A Dual-Branch Vision Transformer with Cross-Attention Spectral Fusion for Early Stress Detection in Tropical Sugarcane and Cotton
Main Article Content
Abstract
Early detection of biotic and abiotic stress in tropical sugarcane and cotton is essential for protecting crop yields that sustain hundreds of millions of smallholder farmers globally [1]. While convolutional neural networks have demonstrated strong performance on single-modality leaf images, they lack the architectural capacity to simultaneously model fine-grained local texture features (lesion morphology, chlorosis patterns) and global structural context (canopy-level discoloration gradients) critical for distinguishing visually similar early-stage stress categories. This paper introduces, a novel Dual-Branch Vision Transformer architecture that processes visual image features and low-cost smartphone-derived spectral index features through two parallel Swin Transformer branches, fused via a dedicated Cross-Attention Spectral Fusion (CASF) module. DualViT-Crop further incorporates a Squeeze-and-Excitation channel recalibration block and a multi-scale Feature Pyramid Neck to capture stress signatures at both cellular and canopy levels.
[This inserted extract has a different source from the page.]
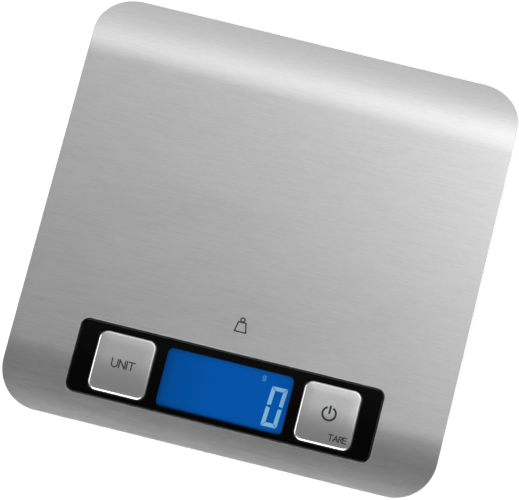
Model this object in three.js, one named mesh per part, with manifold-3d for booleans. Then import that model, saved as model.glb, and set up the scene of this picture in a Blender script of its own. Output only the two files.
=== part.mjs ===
// A flat digital kitchen scale, in millimetres, +Z up. The origin is on the table under the middle.
//
// A square brushed-steel weighing plate, rolled down along its front and back edges, is bonded to a
// black upper housing. A gloss fascia in the plate's cut-out holds two metal keys and the display.
// The upper housing stands on one end of an aluminium load cell, whose other end is bolted to a base
// tray with four rubber feet, two AAA cells and a battery door that tips out on two tabs.

import * as THREE from "three";
import { mergeVertices } from "three/addons/utils/BufferGeometryUtils.js";
import Module from "manifold-3d";

const wasm = await Module();
wasm.setup();

// ---- Driving dimensions ------------------------------------------------------------------------

const PLATE_SIZE = 220;
const PLATE_CORNER = 21;
const PLATE_THICKNESS = 0.8;
const TOP_Z = 22; // the plate's flat top above the table
const ROLL_WIDTH = 35; // each strip that rolls down, front and back
const ROLL_DROP = 6;

const ADHESIVE_SPACE = 0.5; // between the plate and the upper housing
const SHELL_WALL = 2;
const PLATFORM_TRAVEL = 0.5; // the load cell's give at full load, just before the overload stops meet
const KEY_TRAVEL = 0.5;
const RUNNING_GAP = 0.3; // around pieces that move past each other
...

Experiments on a unified benchmark combining PlantVillage [2], Mendeley Sugarcane Leaf Disease [3], and Kaggle Cotton Disease [4] datasets demonstrate that DualViT-Crop achieves a mean F1-score of 95.6%, top 1 accuracy of 96.2%, and a Grad-CAM Localization Fidelity (GLF) score of 0.74, outperforming seven baseline methods including ResNet-50, EfficientNet-B4, and standard ViT-B/16 by an average of 5.8 percentage points in F1.